--- BEGIN ---
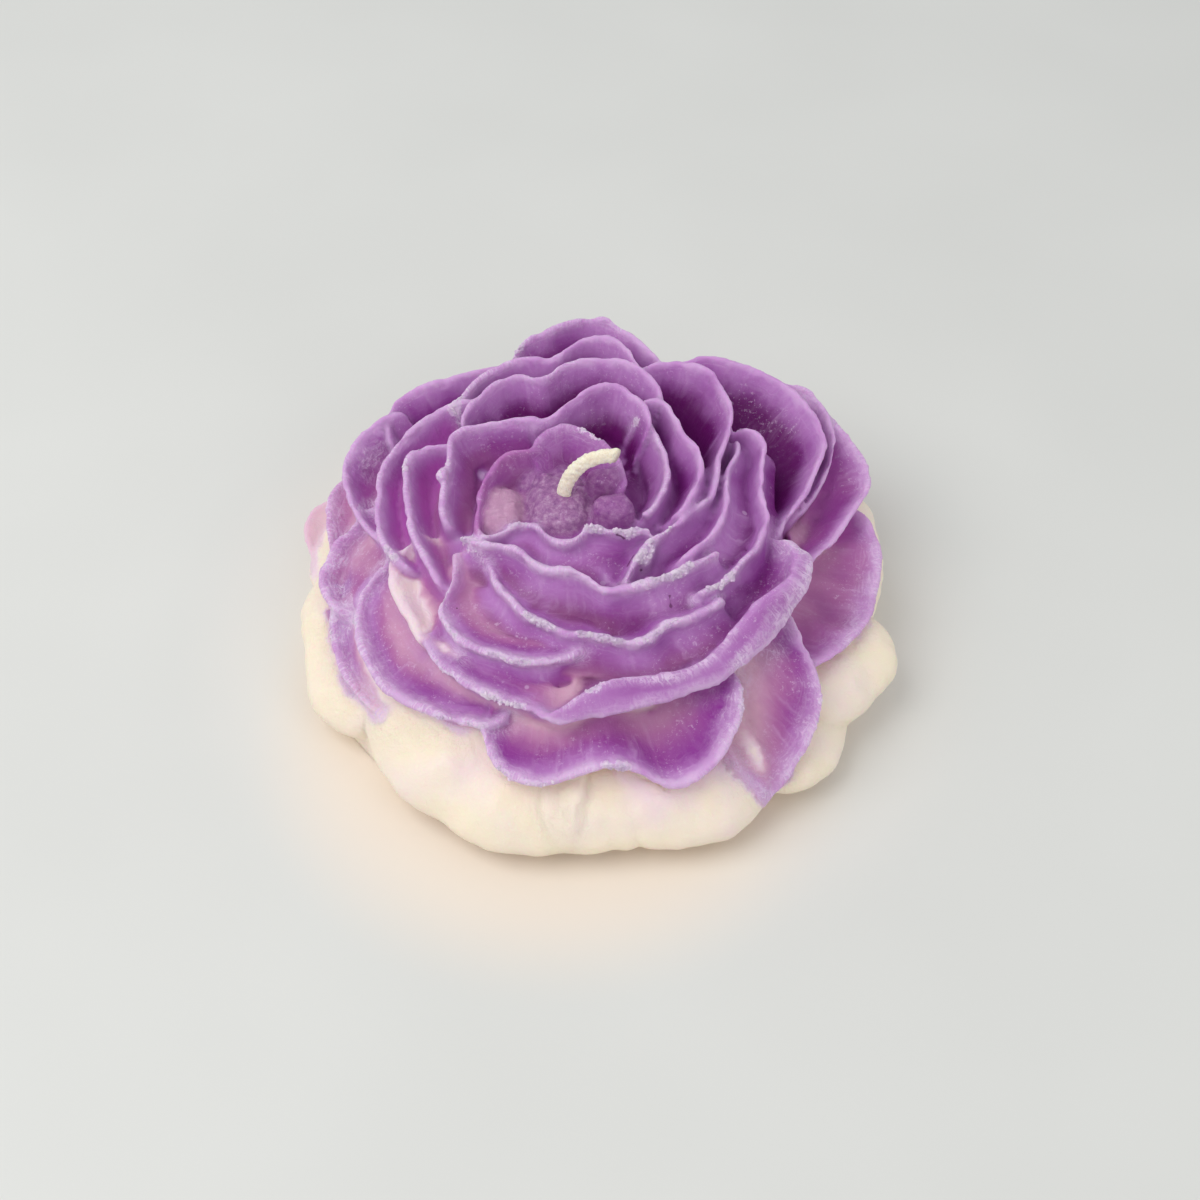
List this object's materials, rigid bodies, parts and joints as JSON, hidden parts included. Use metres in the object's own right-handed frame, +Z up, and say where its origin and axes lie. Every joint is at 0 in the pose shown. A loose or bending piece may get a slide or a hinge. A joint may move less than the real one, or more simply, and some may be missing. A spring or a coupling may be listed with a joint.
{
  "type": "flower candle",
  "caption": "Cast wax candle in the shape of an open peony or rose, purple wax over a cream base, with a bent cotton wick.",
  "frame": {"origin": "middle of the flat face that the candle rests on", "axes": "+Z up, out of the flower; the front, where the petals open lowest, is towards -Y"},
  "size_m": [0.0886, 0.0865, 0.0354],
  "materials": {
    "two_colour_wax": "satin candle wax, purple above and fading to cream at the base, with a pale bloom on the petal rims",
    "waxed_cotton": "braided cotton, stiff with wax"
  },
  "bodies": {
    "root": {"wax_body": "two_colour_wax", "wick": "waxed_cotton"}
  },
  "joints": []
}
--- END ---
# TASK PROMPT
Print the complete listing again, exactly as it stands.

# TASK SOLUTION
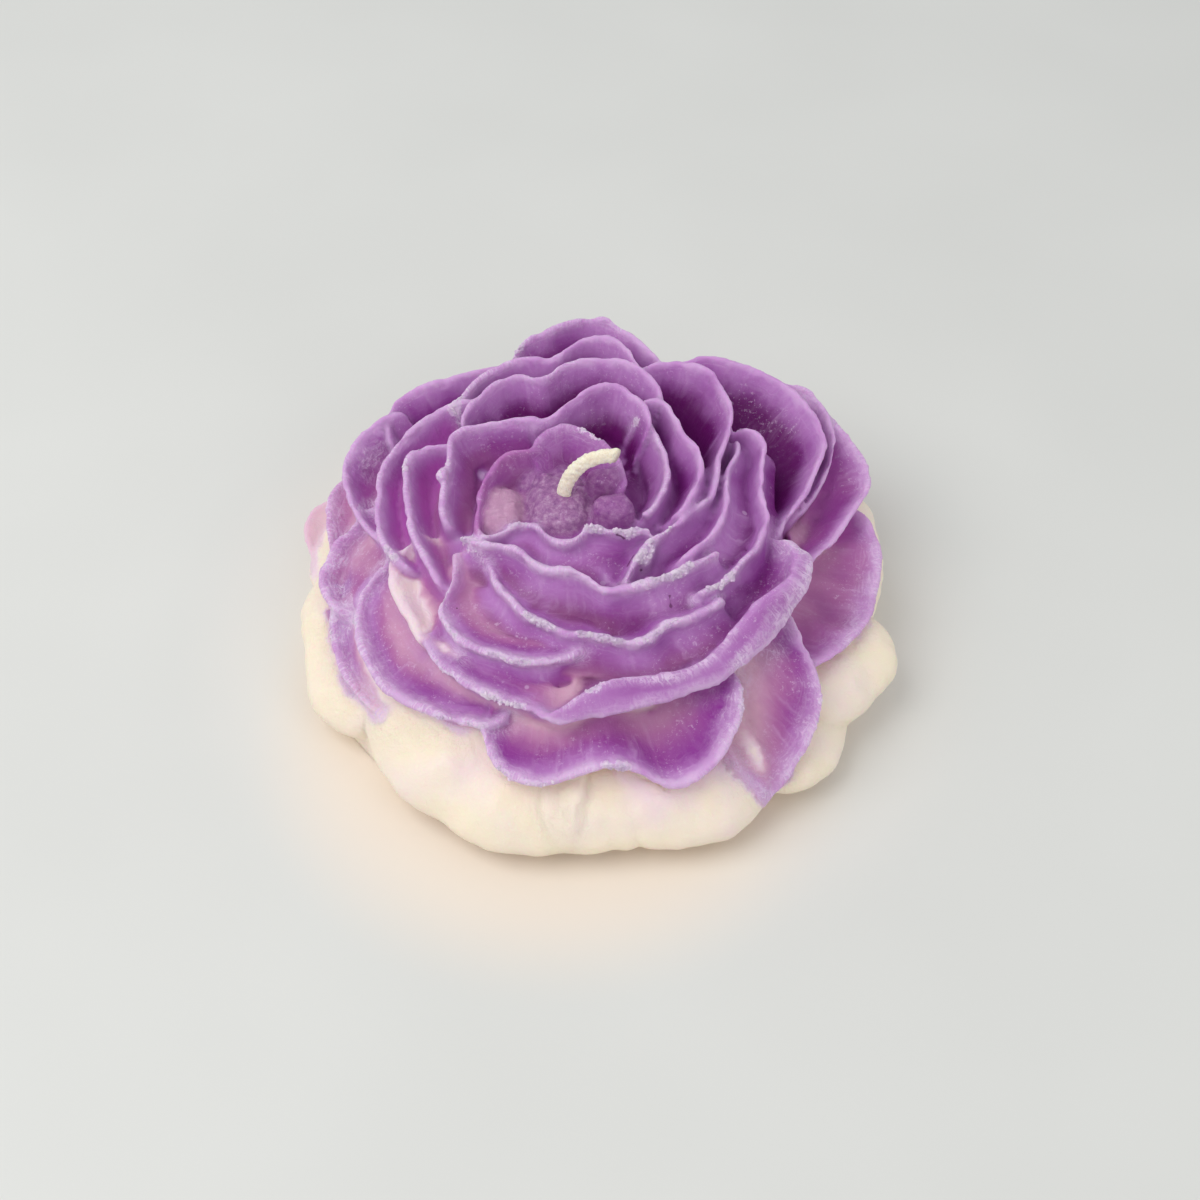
List this object's materials, rigid bodies, parts and joints as JSON, hidden parts included. Use metres in the object's own right-handed frame, +Z up, and say where its origin and axes lie. Every joint is at 0 in the pose shown. A loose or bending piece may get a slide or a hinge. A joint may move less than the real one, or more simply, and some may be missing. A spring or a coupling may be listed with a joint.
{
  "type": "flower candle",
  "caption": "Cast wax candle in the shape of an open peony or rose, purple wax over a cream base, with a bent cotton wick.",
  "frame": {"origin": "middle of the flat face that the candle rests on", "axes": "+Z up, out of the flower; the front, where the petals open lowest, is towards -Y"},
  "size_m": [0.0886, 0.0865, 0.0354],
  "materials": {
    "two_colour_wax": "satin candle wax, purple above and fading to cream at the base, with a pale bloom on the petal rims",
    "waxed_cotton": "braided cotton, stiff with wax"
  },
  "bodies": {
    "root": {"wax_body": "two_colour_wax", "wick": "waxed_cotton"}
  },
  "joints": []
}